Dans Le Matin Dimanche, le magistrat de la police et de la santé Mauro Poggia s’en est pris aux jeunes. Il a mis en garde contre la tenue de « rave parties » les interprétant comme « zones de non-droit » et a déclaré qu’il y a : « de plus en plus de groupes de jeunes, sur le territoire genevois, qui n’ont aucun respect pour l’autorité ». Cette façon de stigmatiser les jeunes n’est pas acceptable.
Parler « des jeunes » d’une manière indistincte est réducteur. C’est qui, « un jeune » ? Un pré-ado entre 8 et 12, un adolescent de 12-16 ans, un jeune adulte ente 18 et 25 ou un adulte de 25 à 35 qui écoute du rap ? Faire croire que ce groupe est identifié est un raccourci conduisant à stigmatiser indistinctement tous les jeunes et à créer des boucs émissaires, sans apporter de réelles solutions. S’il y a des « zones de non-droit », ce n’est pas seulement le long du Rhône ou au skate Park de Plainpalais, mais aussi sur les galets bien soignés des plages privatisées et dans les jolies propriétés de la rive gauche. Dommage que certains ferment les yeux sur cette réalité sociale pour toujours s’en prendre « aux jeunes ». Ces derniers paient avant tout au prix fort la crise du Covid-19. Ils ont vécu l’impossibilité de se former, l’éloignement forcé avec les pairs, la difficulté de rendre visite à leurs grands-parents et la perte de leurs petits jobs. Mais aussi, l’impossibilité de se défaire de la famille, étant contraint-e-s de rester à la maison à des âges où l’émancipation et la liberté sont vitales. Une fille de 10 ans nous confiait récemment que le Conseil fédéral était très méchant car il l’avait empêché de fêter son 10e anniversaire! Cela illustre la force du ressenti, la colère et la frustration que peuvent vivre certaines personnes et groupes de notre société. Faire son premier baiser avec un masque n’emballe sûrement personne.

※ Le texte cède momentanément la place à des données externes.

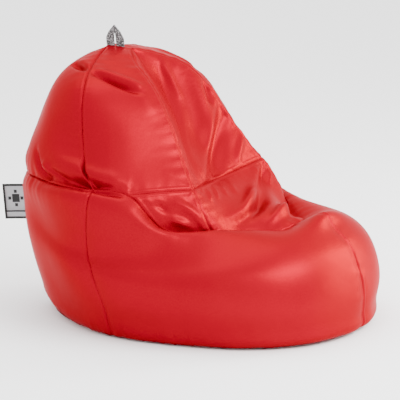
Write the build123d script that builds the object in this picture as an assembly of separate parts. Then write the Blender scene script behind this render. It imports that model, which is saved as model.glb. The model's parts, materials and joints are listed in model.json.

« Les jeunes » ont été parmi les premier-e-s à se mobiliser afin de créer des groupes de solidarité[1]. Par exemple pour faire des courses pour les plus vulnérables[2], nettoyer les bords du lac, prévenir les risques de noyade[3], etc. « Les jeunes » sont avant tout créatifs, créateurs. Il faut arrêter de les rabattre uniquement sur une problématique festive qui dépasse largement leur classe d’âge. Prétendre qu’il y a « un problème des jeunes avec l’autorité » est une sorte de point Godwin du boomer. Cela illustre plutôt le problème qu’a l’autorité avec la jeunesse. Il est urgent de renforcer le nombre de travailleurs sociaux et travailleuses sociales hors murs, les professionnel-le-s de la Fondation genevoise pour l’animation socioculturelle, afin de construire de nouvelles dynamiques inclusives et renforcer le dialogue.
Il est également urgent que les autorités prennent appui sur « les jeunes » pour mieux les entendre et comprendre leur point de vue, s’en faire des allié-e-s dans la lutte contre le Covid-19. Ce sont les expert-e-s de leur classe d’âge. Ils et elles en connaissent les codes et les pratiques. Les décisions des autorités, si elles ne sont pas correctement relayées et pensées un minimum en fonction des destinataires, demeureront inaudibles. Délivrer un message à Forum, au 19:30 et dans la TDG et penser que le boulot est fait est naïf et dangereux. Pour certaines catégories de la population, dont les plus jeunes, d’autres réseaux et canaux doivent être utilisés.
Les autorités ont décidé dans l’urgence de fermer les clubs. Ils ont oublié de consulter celles et ceux qui les fréquentaient. Sonder leur opinion aurait aidé à faire accepter et passer le message. Considérer « les jeunes » comme des acteurs et actrices intelligent-e-s, des citoyen-ne-s concernés, plutôt que « des sales jeunes qui font la fête », permettra d’avoir davantage de partenaires responsables.
Stop à la stigmatisation des jeunes ! Cela ne fait que créer un fossé de mauvaises compréhensions et de tensions.
Oui à une meilleure consultation, davantage d’inclusion et une participation renforcée des jeunes. Et vite!